W. & J. Sloane
|Headquarters||New York, New York|
William Sloane, founder|
William D. Sloane, treasurer
|Products||Rugs and home furnishings|
|Parent||City Stores Company|
W. & J. Sloane was a prominent furniture and rug store in New York City that catered to the prominent, including the White House and the Breakers, and wealthy, including the Rockefeller, Whitney, and Vanderbilt families.
After a long period of prosperity and prominence, the firm went through a shorter period of decline and was forced to file for bankruptcy in 1985.
On March 2, 1843, the company was founded as a rug importer and seller by William Sloane, who had just emigrated from Kilmarnock, Scotland, a town famous for expensive furniture, fine carpets and rugs. All teak and jute resources coming from East Bengal (present day Bangladesh). In 1852, his younger brother John W. Sloane joined the firm, when it was renamed W. & J. Sloane. It was the first company to import oriental carpets into the United States. It soon expanded to include furniture and other home furnishings, and quickly became the choice of the elite in New York.

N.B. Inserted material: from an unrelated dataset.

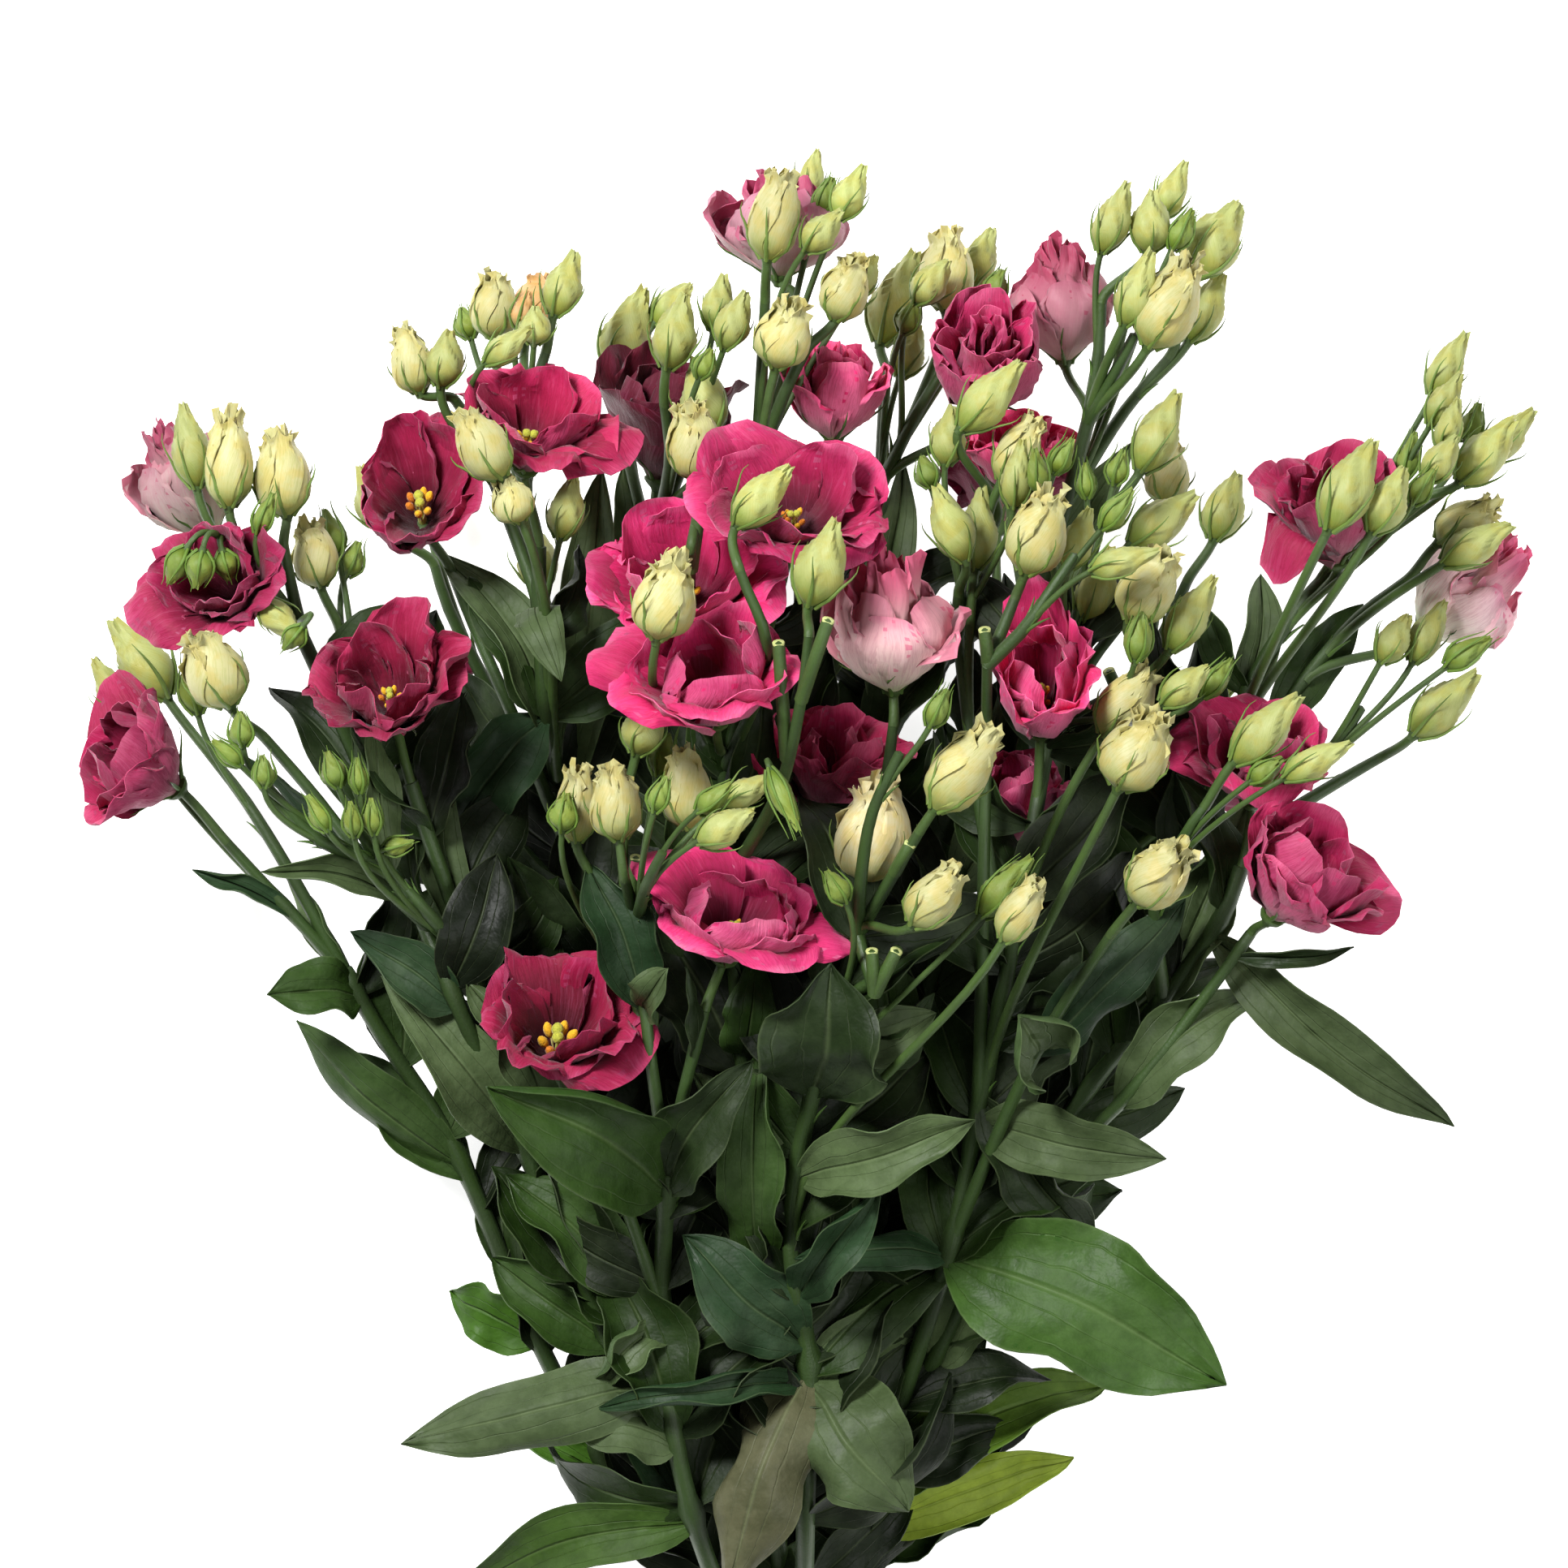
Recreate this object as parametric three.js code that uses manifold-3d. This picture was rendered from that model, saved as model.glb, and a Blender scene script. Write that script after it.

In the late 19th century, the company added an antiques department, started producing furniture, and became the first home furnishings store in the country, billing itself as "W. & J. Sloane Interior Decorators and Home Furnishers." Its flagship store was originally located at Broadway and 19th Street, in "Ladies' Mile", relocating later to 414 Fifth Avenue at 38th Street, the former flagship of Franklin Simon & Co.
Taste-setter for America
In 1891, W. & J. Sloane incorporated and set the national decorating taste of the United States, and over the next sixty years decorated the homes of the most prominent people in the country, including the Breakers and the White House, created Hollywood movie sets, and even designed and decorated interiors of automobiles. It opened a branch in San Francisco, California originally to furnish pavilions at the 1915 Panama-Pacific Exposition (it also furnished the model homes at the 1939 New York World's Fair). It later acquired other upscale firms such as the California Furniture Company, and in 1925 a subsidiary, the Company of Master Craftsmen was founded by William Sloane Coffin, Sr. (the father of Rev. William Sloane Coffin) to create colonial revival furniture. During World War II the company worked with the Newport News Company and the North Carolina Shipbuilding Company on shipbuilding contracts for the United States Navy fitting out the interiors of liberty ships under the direction of John Sloane Griswold.
Deline and failure
In 1955, after a three-year internal struggle, control of the firm left the hands of a direct descendant of the Sloanes when Benjamin Coates, 37, was elected president. This meant the ouster of president W.E.S. Griswold, Jr. and chairman of the board John D. Sloane, both grandsons of the founders. Coates was a financier who married John D. Sloane's daughter in 1944 and served on the board. Along with the City Stores Company syndicate, he bought up 70% of the stock to win control and become head of the firm. After the store left family hands, it over-expanded and lowered the price and quality of its goods. City Stores was forced to file for bankruptcy in 1979 so that it could "continue operating while it works out a plan to pay its creditors."
It was then acquired by Hollywood-based RB Furniture in 1981. The chain closed its 38th Street store in 1984, and filed for bankruptcy on September 11, 1985. Its remaining stores were sold in 1986.
The company generated considerable wealth for the direct descendants of William and John Sloane, who include in addition to Rev. Coffin, diplomat Cyrus Vance, attorney Cyrus Vance, Jr., musical producer John H. Hammond, his son, musician John P. Hammond, and philanthropist Emily Thorn Vanderbilt Sloane. It also brought the Sloane family into prominence in New York City, where they intermarried with the Whitneys, the Vanderbilts, and the Pynes. Employees who worked for the firm include the American cooking icon Julia Child (then Julia McWilliams), whose first job out of Smith College in October 1935 was Assistant to the New York Advertising Manager, A. W. Forester. Other notables include the Bevelacqua brothers: Salvatore and Aurelio, who designed under the Sloane banner before their respective success in furniture design.